DIRECTIONS FOR THIS TASK: Extract the lines between the ones holding "clear_scene()" and "obj.parent = empty", inclusive, exactly as written and nothing more.

DATA BLOCK:

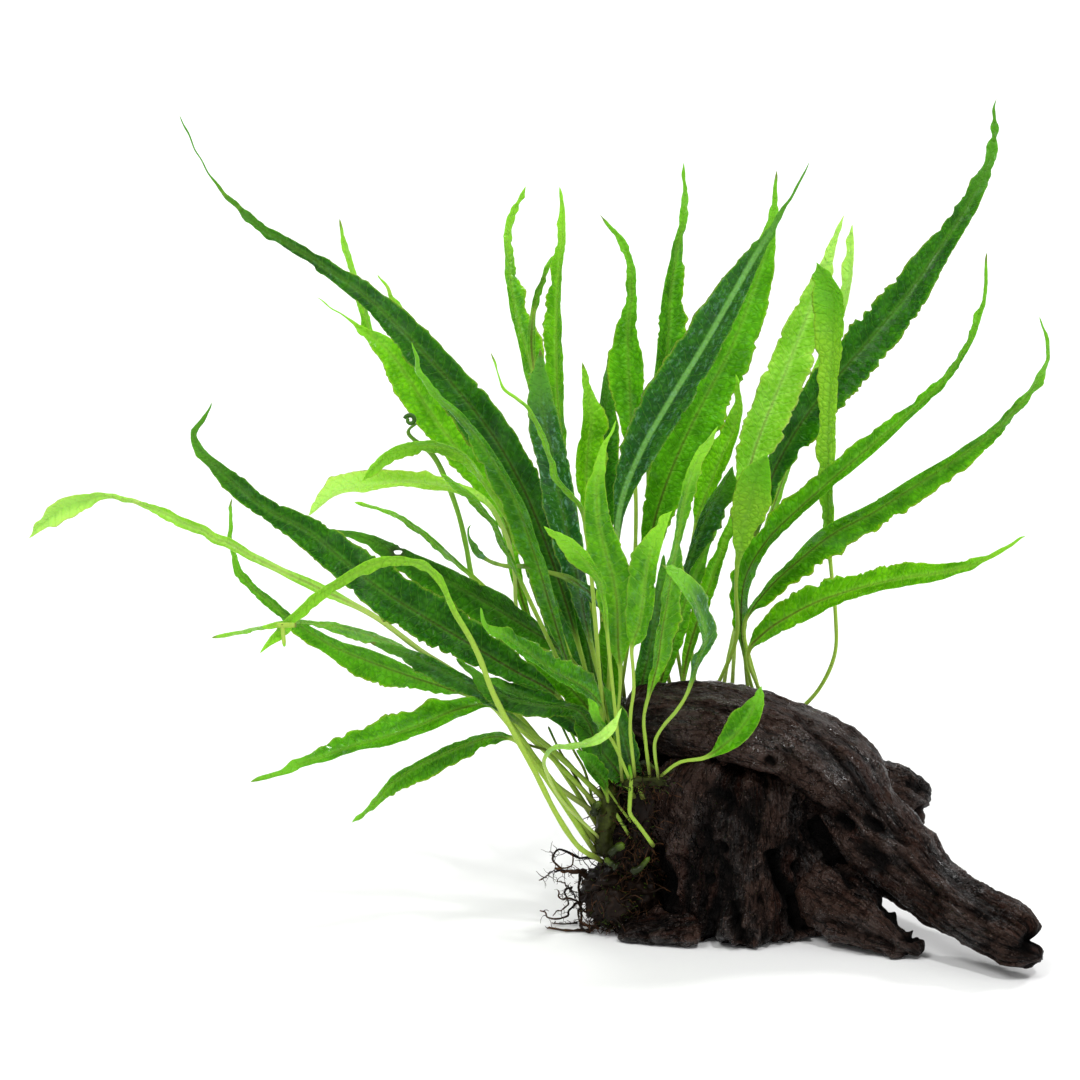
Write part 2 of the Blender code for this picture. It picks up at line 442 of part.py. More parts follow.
def cut_at_floor(mesh):
    """Cuts off what is below the floor and closes the cut with a flat face."""
    form = bmesh.new()
    form.from_mesh(mesh)
    if min(v.co.z for v in form.verts) < 0.0:
        everything = form.verts[:] + form.edges[:] + form.faces[:]
        cut = bmesh.ops.bisect_plane(form, geom=everything, dist=1e-6, plane_co=(0, 0, 0),
                                     plane_no=(0, 0, -1), clear_outer=True)
        rim = [e for e in cut["geom_cut"] if isinstance(e, bmesh.types.BMEdge)]
        bmesh.ops.contextual_create(form, geom=rim)
        bmesh.ops.triangulate(form, faces=form.faces[:])
        bmesh.ops.recalc_face_normals(form, faces=form.faces[:])
    form.to_mesh(mesh)
    form.free()


def swollen_cutter(source, cutters):
    """A copy of a piece with its skin moved out by the gap, for cutting its neighbours."""
    mesh = source.data.copy()
    form = bmesh.new()
    form.from_mesh(mesh)
    form.normal_update()
    for vert in form.verts:
        vert.co += vert.normal * TOUCH_GAP * CUTTER_MARGIN * MM
    form.to_mesh(mesh)
    form.free()
    cutter = bpy.data.objects.new(f"cutter_{source.name}", mesh)
    cutters.objects.link(cutter)
    cutter.hide_render = True
    cutter.display_type = "WIRE"
    return cutter


def cut_clear_of(piece, cutter):
    """Takes a swollen neighbour out of a piece."""
    cut = piece.modifiers.new(f"clear_of_{cutter.name}", "BOOLEAN")
    cut.operation = "DIFFERENCE"
    cut.solver = "EXACT"
    cut.object = cutter


def add_wood(group, cutters):
    """The driftwood, split at its forks, each later piece cut clear of the earlier ones."""
    wood = material_for("wet_wood", WOOD, 0.45)
    parts = (
        ("driftwood_trunk", TRUNK, 22, (1, 0, 0), ()),
        ("driftwood_top_slab", SLAB, 18, None, ("driftwood_trunk",)),
        ("driftwood_long_limb", LIMB, 14, None, ("driftwood_trunk", "driftwood_top_slab")),
        ("driftwood_short_limb", STUB, 12, None, ("driftwood_trunk", "driftwood_long_limb")),
        ("driftwood_back_plank", PLANK, 12, None,
         ("driftwood_trunk", "driftwood_top_slab", "driftwood_long_limb")),
        ("driftwood_left_foot", FOOT, 12, None, ("driftwood_trunk",)),
    )
    made = {}
    for name, stations, sides, breadth_axis, neighbours in parts:
        mesh = loft_mesh(name, wood_rings(stations, sides, breadth_axis))
        cut_at_floor(mesh)
        made[name] = add_object(name, mesh, wood, group)
        for neighbour in neighbours:
            cut_clear_of(made[name], swollen_cutter(made[neighbour], cutters))
    return made


# Lumps of felted roots: middle and half sizes along x, y and z.
ROOT_LUMPS = {
    "root_mass": ((-27, -4, 9.5), (6.8, 8.5, 7.0)),
    "root_mat": ((-18, -8, 28.5), (4.6, 8, 10)),
}


def add_root_lumps(group):
    """The felted roots at the foot of the lower stalks and between them and the wood."""
    felt = material_for("root_felt", ROOT_BROWN, 0.9)
    made = {}
    for name, (middle, half) in ROOT_LUMPS.items():
        form = bmesh.new()
        bmesh.ops.create_icosphere(form, subdivisions=2, radius=1.0)
        for vert in form.verts:
            x, y, z = vert.co
            lump = 1.0 + 0.08 * sin(5 * x + 2) * sin(4 * y + 1) + 0.06 * sin(7 * z)
            vert.co = Vector(m + lump * h * c for m, h, c in zip(middle, half, vert.co)) * MM
        mesh = bpy.data.meshes.new(name)
        form.to_mesh(mesh)
        form.free()
        made[name] = add_object(name, mesh, felt, group)
    return made


def build():
    """Builds the whole object in its own collection."""
    clear_scene()
    group = collection_named(COLLECTION)
    cutters = collection_named("cutters")
    wood = add_wood(group, cutters)
    for roots in add_root_lumps(group).values():
        for name in ("driftwood_trunk", "driftwood_left_foot"):
            cut_clear_of(roots, swollen_cutter(wood[name], cutters))
    add_rhizomes(group)
    add_fronds(group)


build()
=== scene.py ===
"""The looks of a java fern grown on driftwood: fine fronds, grooved wood, roots and moss."""

import json
from math import cos, pi, radians, sin
from types import SimpleNamespace

import bpy
import numpy as np
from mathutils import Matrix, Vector


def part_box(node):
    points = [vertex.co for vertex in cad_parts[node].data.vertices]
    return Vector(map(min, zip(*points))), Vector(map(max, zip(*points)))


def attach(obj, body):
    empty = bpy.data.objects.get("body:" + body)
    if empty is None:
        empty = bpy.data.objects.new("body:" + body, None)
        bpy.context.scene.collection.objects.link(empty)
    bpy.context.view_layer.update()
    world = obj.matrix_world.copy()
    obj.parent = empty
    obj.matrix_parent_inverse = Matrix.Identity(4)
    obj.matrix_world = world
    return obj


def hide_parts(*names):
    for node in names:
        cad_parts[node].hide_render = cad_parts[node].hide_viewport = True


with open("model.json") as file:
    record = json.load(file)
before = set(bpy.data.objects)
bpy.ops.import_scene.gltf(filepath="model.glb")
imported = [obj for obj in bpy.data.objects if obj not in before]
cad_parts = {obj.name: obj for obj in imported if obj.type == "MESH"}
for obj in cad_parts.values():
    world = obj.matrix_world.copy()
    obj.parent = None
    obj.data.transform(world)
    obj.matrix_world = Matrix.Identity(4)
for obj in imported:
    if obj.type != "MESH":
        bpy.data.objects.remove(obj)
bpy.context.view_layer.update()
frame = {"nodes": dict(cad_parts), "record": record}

MM = 0.001
BODY = "root"

# The eye looks at the middle of the plant from in front and a little above.
VIEW_LEAN = radians(10.0)
EYE_DISTANCE = 0.750
VIEW_CENTRE = np.array([-0.045, 0.0, 0.0986])
SENSOR_WIDTH = 36.0
FOCAL_LENGTH = 100.0

RHIZOMES = ("rhizome_left", "rhizome_back", "rhizome_front")


# ---------------------------------------------------------------- numbers and lines

def lattice_value(ix, iy, iz, seed):
    """A fixed value from -1 to 1 for each whole-number point, from mixed integer products."""
    mix = (ix * 374761393 + iy * 668265263 + iz * 1440662683 + seed * 1274126177) & 0xFFFFFFFF
    mix = ((mix ^ (mix >> 13)) * 1274126177) & 0xFFFFFFFF
    return ((mix ^ (mix >> 16)) & 0xFFFF) / 32767.5 - 1.0


def noise(x, y=0.0, z=0.0, seed=0):
    """Smooth noise: lattice values blended across each unit cell with an S-shaped weight."""
    x, y, z = np.broadcast_arrays(*(np.asarray(v, float) for v in (x, y, z)))
    cell = [np.floor(v).astype(np.int64) for v in (x, y, z)]
    part = [v - c for v, c in zip((x, y, z), cell)]
    wx, wy, wz = (p * p * (3 - 2 * p) for p in part)
    total = np.zeros_like(x)
    for dx in (0, 1):
        for dy in (0, 1):
            for dz in (0, 1):
                weight = (wx if dx else 1 - wx) * (wy if dy else 1 - wy) * (wz if dz else 1 - wz)
                total += weight * lattice_value(cell[0] + dx, cell[1] + dy, cell[2] + dz, seed)
    return total


def smooth_step(low, high, value):
    """0 below low, 1 above high, and an S-shaped rise between."""
    t = np.clip((value - low) / (high - low), 0, 1)
    return t * t * (3 - 2 * t)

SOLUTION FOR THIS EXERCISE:
    clear_scene()
    group = collection_named(COLLECTION)
    cutters = collection_named("cutters")
    wood = add_wood(group, cutters)
    for roots in add_root_lumps(group).values():
        for name in ("driftwood_trunk", "driftwood_left_foot"):
            cut_clear_of(roots, swollen_cutter(wood[name], cutters))
    add_rhizomes(group)
    add_fronds(group)


build()
=== scene.py ===
"""The looks of a java fern grown on driftwood: fine fronds, grooved wood, roots and moss."""

import json
from math import cos, pi, radians, sin
from types import SimpleNamespace

import bpy
import numpy as np
from mathutils import Matrix, Vector


def part_box(node):
    points = [vertex.co for vertex in cad_parts[node].data.vertices]
    return Vector(map(min, zip(*points))), Vector(map(max, zip(*points)))


def attach(obj, body):
    empty = bpy.data.objects.get("body:" + body)
    if empty is None:
        empty = bpy.data.objects.new("body:" + body, None)
        bpy.context.scene.collection.objects.link(empty)
    bpy.context.view_layer.update()
    world = obj.matrix_world.copy()
    obj.parent = empty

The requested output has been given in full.